High interconnection capacity is beneficial for every country. The challenge, however, lies in the distributional effects: alleviating interconnector congestion leads to price alignment. Countries with low prices (e.g., Norway with its hydropower) may see prices rise, while those with high prices see them fall. This price convergence does not necessarily imply higher costs for consumers in low-price countries. Any windfall gains accruing to generators because of higher market prices can be redistributed through policy mechanisms to compensate consumers who face increased electricity prices. This redistribution ensures a more equitable division of the overall benefits of improved interconnection.
The next five years are decisive. Whether the European power system follows Current trends or undergoes a deep transformation depends on the policy and business decisions made now. Policymakers must recognize that sovereignty, resilience, affordability, and environmental ambition are not competing goals; with electrification and decarbonization, they reinforce each other. This requires investing upfront to capture longer-term benefits. Delaying action risks locking in higher costs and continued vulnerability.

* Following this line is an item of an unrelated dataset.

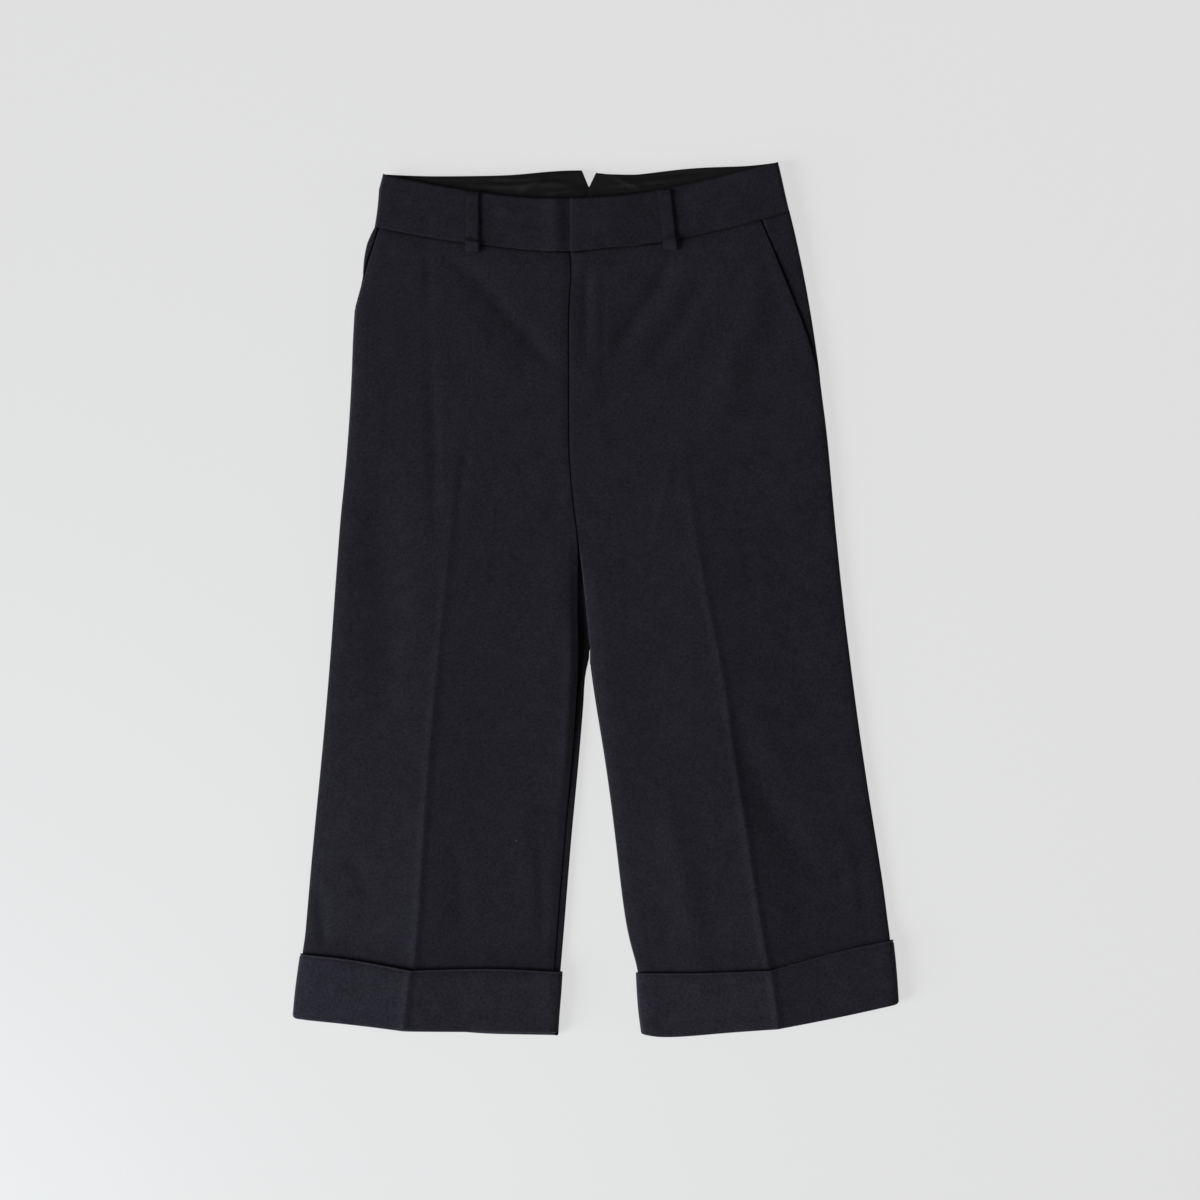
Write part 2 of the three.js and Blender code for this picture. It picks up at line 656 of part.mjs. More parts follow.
function frontPanel(side) {
  const points = rowsBetween({
    upper: (x) => waistSeam(x) - SEAM_GAP / 2,
    lower: (x) => side.hemEdge.front(x) + PANEL_END,
    steps: FRONT_STEPS,
    stations: (meet, level) => frontStations(side, meet, level),
  });
  return clothWall(`front_${side.name}`, points, CLOTH, FLANNEL);
}

// The back panel's outer edge turns up to the side seam
function backOuterEdge(side, edge, level, height) {
  const y = level(edge);
  const rim = sideSeam(side, y) - SEAM_GAP / 2;
  return turnedEdge({
    edge,
    inwards: -side.outwards,
    inset: CLOTH / 2,
    radius: rim + SEAM_GAP / 2 - backMiddle(side, edge, y),
    rim,
    height,
  });
}

// The back panel's inner edge: flat at the centre seam, turned up to the inseam below the crotch
function backInnerEdge(side, edge, level, height) {
  const y = level(edge);
  const folded = smooth(BACK_CROTCH, BACK_CROTCH - FOLD_START, y);
  const seam = (frontMiddle(side, edge, y) + backMiddle(side, edge, y)) / 2;
  return turnedEdge({
    edge,
    inwards: side.outwards,
    inset: lerp(SEAM_GAP / 2, CLOTH / 2, folded),
    radius: seam - backMiddle(side, edge, y),
    rim: lerp(height(edge), seam - SEAM_GAP / 2, folded),
    height,
  });
}

// The same edge where the inseam lies on top: the back's cloth goes round the fold and ends at the front
// panel's edge. Above the crotch it lies flat, and there it first rises and then folds over.
function wrappedInnerEdge(side, edge, level, height, meet) {
  const y = level(edge);
  const risen = smooth(BACK_CROTCH, BACK_CROTCH - WRAP.risen, y);
  const foldedOver = smooth(BACK_CROTCH - WRAP.foldsFrom, BACK_CROTCH - WRAP.foldsTo, y);
  const bottom = height(edge);
  const rimX = meet(side.frontInner) + SEAM_GAP / 2;
  const top = frontMiddle(side, rimX, y) - inseamRoll(y);
  const foldTop = Math.max(top - OVER_INSEAM, bottom + LAYER);
  const seam = (bottom + foldTop) / 2;
  const radius = seam - bottom;
  const turn = (angle, to) => ({
    x: edge + side.outwards * (CLOTH / 2 + radius * (1 - Math.cos(angle))),
    z: lerp(seam, to, Math.sin(angle)),
  });
  const folded = [
    { x: rimX, z: top },
    ...[...QUARTER].reverse().map((angle) => turn(angle, foldTop)),
    ...QUARTER.slice(1).map((angle) => turn(angle, bottom)),
  ];
  return folded.map((place, i) => {
    const flat = edge + side.outwards * (SEAM_GAP / 2 + i * WRAP_STEP);
    return {
      x: lerp(flat, place.x, foldedOver),
      z: lerp(bottom, place.z, risen),
    };
  });
}

function backStations(side, meet, level) {
  const height = (x) => backMiddle(side, x, level(x));
  const outer = backOuterEdge(side, meet(side.outline), level, height);
  const edge = meet(side.backInner);
  const inner = side.inseamOnTop
    ? wrappedInnerEdge(side, edge, level, height, meet)
    : backInnerEdge(side, edge, level, height);
  const shares = [0.12, 0.3, 0.5, 0.7, 0.88];
  const middle = between(outer[outer.length - 1].x, inner[inner.length - 1].x, shares, height);
  return [...outer, ...middle, ...inner.reverse()];
}

function backPanel(side) {
  const points = rowsBetween({
    upper: (x) => backSeam(x) - SEAM_GAP / 2,
    lower: (x) => side.hemEdge.front(x) + PANEL_END,
    steps: BACK_STEPS,
    stations: (meet, level) => backStations(side, meet, level),
  });
  return clothWall(`back_${side.name}`, points, CLOTH, FLANNEL);
}

// Waistband

const BAND_STEPS = [0, 0.3, 0.65, 1];
const BAND_SHARES = [0.08, 0.2, 0.35, 0.5, 0.65, 0.8, 0.92];
const BAND_SIDE_SEAM = (FRONT_BAND_MIDDLE + BACK_BAND_MIDDLE) / 2;
const BAND_TURN = FRONT_BAND_MIDDLE - BAND_SIDE_SEAM;

// The front waistband's height: the right end dips under the left one, which rides over it
function frontBandHeight(side, x) {
  const fromCentre = x - CENTRE_FRONT[0].x;
  if (side === RIGHT) {
    const dip = smooth(UNDERLAP_DIP.from, UNDERLAP_DIP.to, -fromCentre);
    return lerp(FRONT_BAND_MIDDLE, UNDERLAP_MIDDLE, dip);
  }
  const fall = smooth(OVERLAP_FALL.from, OVERLAP_FALL.to, fromCentre - UNDERLAP_LENGTH);
  return lerp(OVERLAP_MIDDLE, FRONT_BAND_MIDDLE, fall);
}

function bandStations(side, meet, height, seamSign, end) {
  const outer = turnedEdge({
    edge: meet(side.bandEdge),
    inwards: -side.outwards,
    inset: BAND / 2,
    radius: BAND_TURN,
    rim: BAND_SIDE_SEAM + (seamSign * SEAM_GAP) / 2,
    height,
  });
  return [...outer, ...between(outer[outer.length - 1].x, end, [...BAND_SHARES, 1], height)];
}

function frontBand(side) {
  const lapped = side === RIGHT ? UNDERLAP_LENGTH : SEAM_GAP / 2;
  const height = (x) => frontBandHeight(side, x);
  const points = rowsBetween({
    upper: frontTop,
    lower: (x) => waistSeam(x) + SEAM_GAP / 2,
    steps: BAND_STEPS,
    stations: (meet) => bandStations(side, meet, height, 1, meet(centreFront) + lapped),
  });
  return clothWall(`waistband_front_${side.name}`, points, BAND, FLANNEL);
}

// The centre back edge of one side, with its half of the notch
function notchedCentre(side) {
  return (y) => {
    const open = Math.max((y - NOTCH.bottom) / NOTCH.depth, 0);
    return centreBack(Math.min(y, NOTCH.bottom)) + side.outwards * (SEAM_GAP / 2) + side.notch * open;
  };
}

function backBand(side) {
  const height = () => BACK_BAND_MIDDLE;
  const points = rowsBetween({
    upper: backTop,
    lower: (x) => backSeam(x) + SEAM_GAP / 2,
    steps: BAND_STEPS,
    stations: (meet) => bandStations(side, meet, height, -1, meet(notchedCentre(side))),
  });
  return clothWall(`waistband_back_${side.name}`, points, BAND, FLANNEL);
}

function bandFacing(side) {
  const points = rowsBetween({
    upper: (x) => backTop(x) - FACING_INSET.top,
    lower: (x) => backSeam(x) + FACING_INSET.seam,
    steps: BAND_STEPS,
    stations: (meet) => {
      const outer = meet(side.bandEdge) - side.outwards * FACING_INSET.side;
      return between(outer, meet(notchedCentre(side)), [0, 0.25, 0.5, 0.75, 1], () => FACING_MIDDLE);
    },
  });
  return clothWall(`waistband_lining_${side.name}`, points, FACING, LINING);
}

// Belt loops

function frontLoop(side) {
  const ends = { top: FRONT_BAND_MIDDLE + BAND / 2, bottom: loft(WAIST_SEAM[3].y) + CLOTH };
  const { top, bottom } = side.loop;
  const from = frontTop(top) - LOOP_INSET.front;
  const to = waistSeam(bottom) - LOOP_BELOW_SEAM;
  const points = [0, 0.05, 0.12, 0.25, 0.5, 0.75, 0.88, 0.95, 1].map((share) => {
    const under = lerp(ends.top, ends.bottom, smooth(LOOP_DROP.from, LOOP_DROP.to, share));
    const base = under + LOOP_CLEARANCE + CLOTH / 2;
    const slack = LOOP_RISE * smooth(0, LOOP_ARCH.up, share) * smooth(1, LOOP_ARCH.down, share);
    const y = lerp(from, to, share);
    const middle = lerp(top, bottom, share);
    return [-0.5, 0, 0.5].map((half) => new THREE.Vector3(middle + half * LOOP_WIDTH, y, base + slack));
  });
  return clothWall(`belt_loop_front_${side.name}`, points, CLOTH, FLANNEL);
}

function backLoop(side) {
  const from = backTop(side.backLoop) - LOOP_INSET.back;
  const to = backSeam(side.backLoop) - LOOP_BELOW_SEAM;
  const points = [0, 0.5, 1].map((share) =>
    [-0.5, 0.5].map(
      (half) => new THREE.Vector3(side.backLoop + half * LOOP_WIDTH, lerp(from, to, share), CLOTH / 2),
    ),
  );
  return clothWall(`belt_loop_back_${side.name}`, points, CLOTH, FLANNEL);
}

// Pocket bearer: the cloth seen inside the slanted pocket, one layer below the front
function pocketBearer(side) {
  const points = rowsBetween({
    upper: (x) => waistSeam(x) - SEAM_GAP / 2,
    lower: () => side.pocketEnd + BEARER_ABOVE,
    steps: [0, 0.12, 0.3, 0.5, 0.7, 0.88, 1],
    stations: (meet, level) => {
      const height = (x) => frontMiddle(side, x, level(x)) - LAYER;
      const edge = meet(side.outline);
      const y = level(edge);
      const outer = turnedEdge({
        edge,
        inwards: -side.outwards,
        inset: CLOTH / 2,
        radius: sideSeam(side, y) - backMiddle(side, edge, y),
        rim: sideSeam(side, y) + SEAM_GAP,
        height,
      });
      const inner = meet(side.slitEdge) - side.outwards * POCKET_UNDERLAP;
      return [...outer, ...between(outer[outer.length - 1].x, inner, [0.35, 0.7, 1], height)];
    },
  });
  return clothWall(`pocket_bearer_${side.name}`, points, CLOTH, FLANNEL);
}

// Fly shield: the strip behind the fly's opening
function flyShield() {
  const below = LAYER + SHIELD.deeper;
  const points = rowsBetween({
    upper: (x) => waistSeam(x) - FACING_INSET.top,
    lower: () => FLY_END,
    steps: [0, 0.2, 0.4, 0.6, 0.8, 1],
    stations: (meet, level) => {
      const from = meet(centreFront) - SHIELD.under;
      return between(from, from + FLY_SHIELD_WIDTH, [0, 0.25, 0.5, 0.75, 1], (x) => {
        return loft(level(x)) + CLOTH / 2 + Math.min(relief(RIGHT, x, level(x)), 0) - below;
      });
    },
  });
  return clothWall("fly_shield", points, CLOTH, FLANNEL);
}

// Turn-ups

const CUFF_STEPS = [0, 0.05, 0.35, 0.7, 1];
const HEM_TURN = [30, 60, 90, 120, 150, 180].map(degToRad);

// The stations of a turn-up's outer layer, as many as its leg's panel has
function cuffStations(side, face, meet, level) {
  const front = face === "front";
  const height = (x) => (front ? cuffMiddle(side, x, level(x)) : CLOTH / 2);
  const turned = (edge, inwards) => {
    const middle = (CLOTH / 2 + cuffMiddle(side, edge, level(edge))) / 2;
    return turnedEdge({
      edge,
      inwards,
      inset: CLOTH / 2,
      radius: middle - CLOTH / 2,
      rim: middle + (front ? 1 : -1) * CUFF_SEAM_HALF,
      height,
    });
  };
  return creasedStations({
    outer: turned(meet(side.cuffOuter), -side.outwards),
    inner: turned(meet(side.cuffInner), side.outwards),
    crease: meet(side.cuffCrease),
    height,
    outwards: side.outwards,
  });
}

// The stations of the layer inside a turn-up, at the hem, where the turn-up's fold ends
function insideStations(side, face, meet, level) {
  if (face === "front") return frontStations(side, meet, level);
  const height = (x) => backMiddle(side, x, level(x));
  return creasedStations({
    outer: backOuterEdge(side, meet(side.outline), level, height),
    inner: backInnerEdge(side, meet(side.backInner), level, height),
    crease: meet(side.crease),
    height,
    outwards: side.outwards,
  });
}

function turnUp(side, face) {
  const hem = side.hemEdge[face];
  const edges = { upper: side.cuffEdge, lower: (x) => side.hemEdge.front(x) + LIP_END };
  const outside = rowsBetween({
    ...edges,
    steps: CUFF_STEPS,
    stations: (meet, level) => cuffStations(side, face, meet, level),
  });
  const [inside] = rowsBetween({
    ...edges,
    steps: [1],
    stations: (meet, level) => insideStations(side, face, meet, level),
  });
  const last = outside.pop();
  const radius = last.map((point, j) => {
    const apart = Math.hypot(point.x - inside[j].x, point.z - inside[j].z);
    return clamp(apart / 2, LAYER / 2, CUFF_FOLD);
  });
  const start = last.map((point, j) => point.clone().setY(hem(point.x) + CLOTH / 2 + radius[j]));
  const fold = HEM_TURN.map((angle) =>
    start.map((point, j) => {
      const turned = (1 - Math.cos(angle)) / 2;
      return new THREE.Vector3(
        lerp(point.x, inside[j].x, turned),
        point.y - radius[j] * Math.sin(angle),
        lerp(point.z, inside[j].z, turned),
      );
    }),
  );
  return clothWall(`turn_up_${face}_${side.name}`, [...outside, start, ...fold, inside], CLOTH, FLANNEL);
}

const trousers = new THREE.Group();
trousers.name = "flannel_trousers";
for (const side of SIDES) {
  trousers.add(frontPanel(side), backPanel(side), frontBand(side), backBand(side), bandFacing(side));
  trousers.add(frontLoop(side), backLoop(side), pocketBearer(side));
  trousers.add(turnUp(side, "front"), turnUp(side, "back"));
}
trousers.add(flyShield());

export default trousers;
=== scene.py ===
# Cropped wide-leg flannel trousers with turn-ups, laid out flat with the front up.
# +X runs to the wearer's left, +Y to the waist and +Z up from the floor. Lengths are in metres, and the
# tables of folds and curves are in millimetres.
import math
from collections import namedtuple

import bpy
import numpy as np
from mathutils import Matrix, Vector
from mathutils.bvhtree import BVHTree
from mathutils.kdtree import KDTree


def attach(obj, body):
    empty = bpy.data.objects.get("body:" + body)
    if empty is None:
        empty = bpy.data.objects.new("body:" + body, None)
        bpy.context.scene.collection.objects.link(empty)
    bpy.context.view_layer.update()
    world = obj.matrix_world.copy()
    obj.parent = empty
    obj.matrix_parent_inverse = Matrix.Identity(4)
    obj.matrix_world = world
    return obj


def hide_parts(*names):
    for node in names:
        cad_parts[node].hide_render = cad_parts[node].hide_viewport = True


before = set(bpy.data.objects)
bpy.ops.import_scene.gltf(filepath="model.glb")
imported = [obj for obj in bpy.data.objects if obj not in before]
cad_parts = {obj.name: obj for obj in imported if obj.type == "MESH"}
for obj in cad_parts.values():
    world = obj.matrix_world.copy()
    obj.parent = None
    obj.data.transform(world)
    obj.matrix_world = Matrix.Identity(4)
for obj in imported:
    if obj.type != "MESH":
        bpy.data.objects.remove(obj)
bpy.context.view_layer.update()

bl_info = {
    "name": "Flannel trousers",
    "version": (1, 0, 0),
    "blender": (4, 5, 0),
    "location": "3D View > Sidebar > Trousers",
    "description": "Models cropped flannel trousers with turn-ups on their packed solids",
    "category": "Object",
}

MM = 0.001
BODY = "root"
SAME_POINT = 1e-6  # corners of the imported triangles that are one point
NO_LENGTH = 1e-9  # keeps a sum of normals that cancel out from being divided by 0
RIM_ANGLE = math.radians(55)  # the cloth's cut edges are sharper than this
CORNER_ANGLE = math.radians(8)  # an edge that turns by more than this has a corner there
SMOOTH_ANGLE = math.radians(60)  # faces that meet at less are shaded as one
UPRIGHT = 0.5  # an edge that goes less far across is an upright one, mm
ON_CREASE = 1.2  # from a crease's path to the points on it, mm
THICKEST = 2.8  # no cloth is thicker, mm
RIM_DRAW = 0.65  # the share of the cloth's thickness that its cut edges lose
RIM_SHARE = 0.95  # the share of a wall's points that lie within half its height of its edges
CLOTH = 1.5  # one layer of flannel, mm
CLEARANCE = 0.15  # between two layers that fold together, mm
FOLD_ENDS = 0.35  # the share of its length in which a fold rises at each end
SIDES = ("right", "left")

Fold = namedtuple("Fold", "name path wide high")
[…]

In a benign global environment with arrival of new LNG capacities in the medium run, gas prices could ease relative to recent peaks through 2030. The economic headroom provided by this transient drop in energy prices, over the medium term, is a unique opportunity to accelerate electrification and expand domestic renewable energy sources. This transformation would allow Europe to improve its energy independence, stimulate economic activity, and cut emissions. Conversely, complacency leaves the European energy system vulnerable to geopolitical pressures and future crises.